Three-dimensional quasi-periodic shifted Green function throughout the spectrum, including Wood anomalies.

This work, part II in a series, presents an efficient method for evaluation of wave scattering by doubly periodic diffraction gratings at or near what are commonly called 'Wood anomaly frequencies'. At these frequencies, there is a grazing Rayleigh wave, and the quasi-periodic Green function ceases to exist. We present a modification of the Green function by adding two types of terms to its lattice sum. The first type are transversely shifted Green functions with coefficients that annihilate the growth in the original lattice sum and yield algebraic convergence. The second type are quasi-periodic plane wave solutions of the Helmholtz equation which reinstate certain necessary grazing modes without leading to blow-up at Wood anomalies.

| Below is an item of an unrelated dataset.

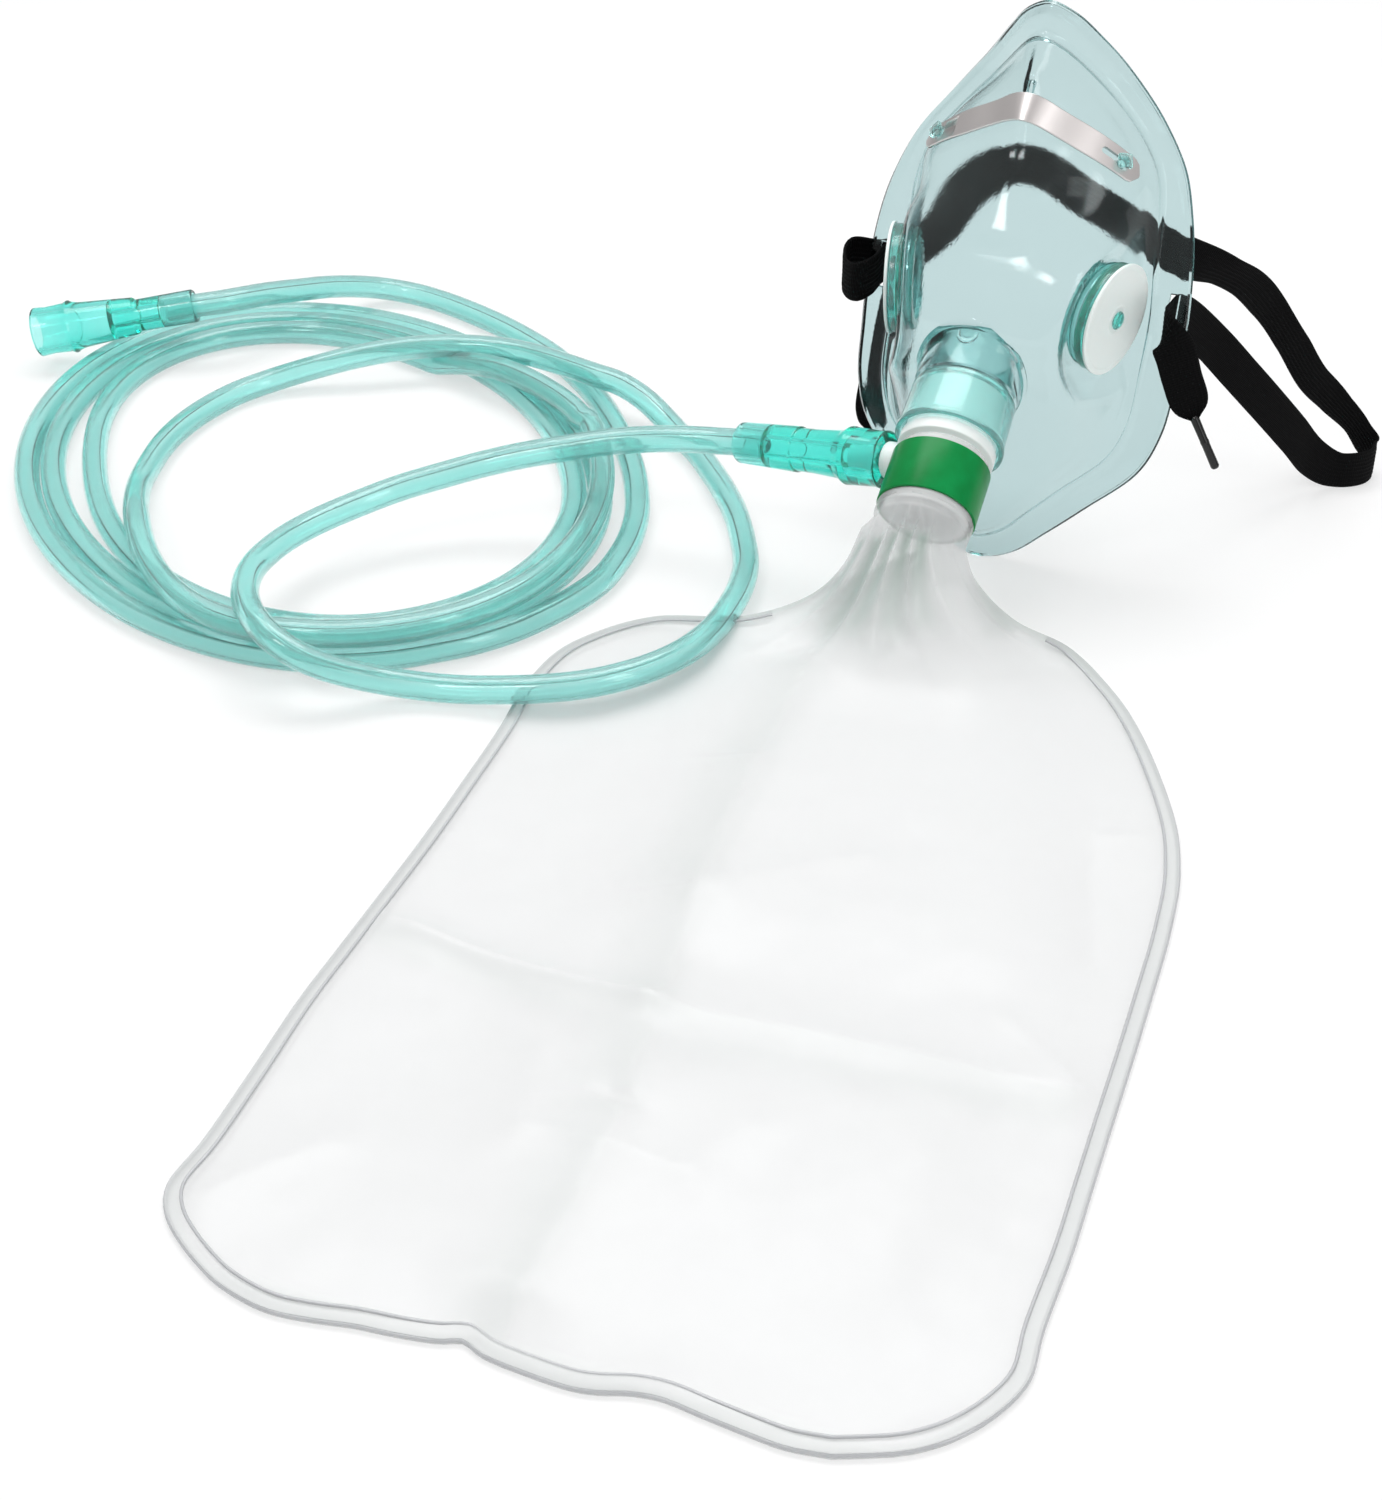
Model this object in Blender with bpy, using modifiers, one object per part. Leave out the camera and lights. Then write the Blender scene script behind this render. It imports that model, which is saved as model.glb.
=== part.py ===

Using the new quasi-periodic Green function, we establish, for the first time, that the Dirichlet problem of scattering by a smooth doubly periodic scattering surface at a Wood frequency is uniquely solvable. We also present an efficient high-order numerical method based on this new Green function for scattering by doubly periodic surfaces at and around Wood frequencies. We believe this is the first solver able to handle Wood frequencies for doubly periodic scattering problems in three dimensions. We demonstrate the method by applying it to acoustic scattering.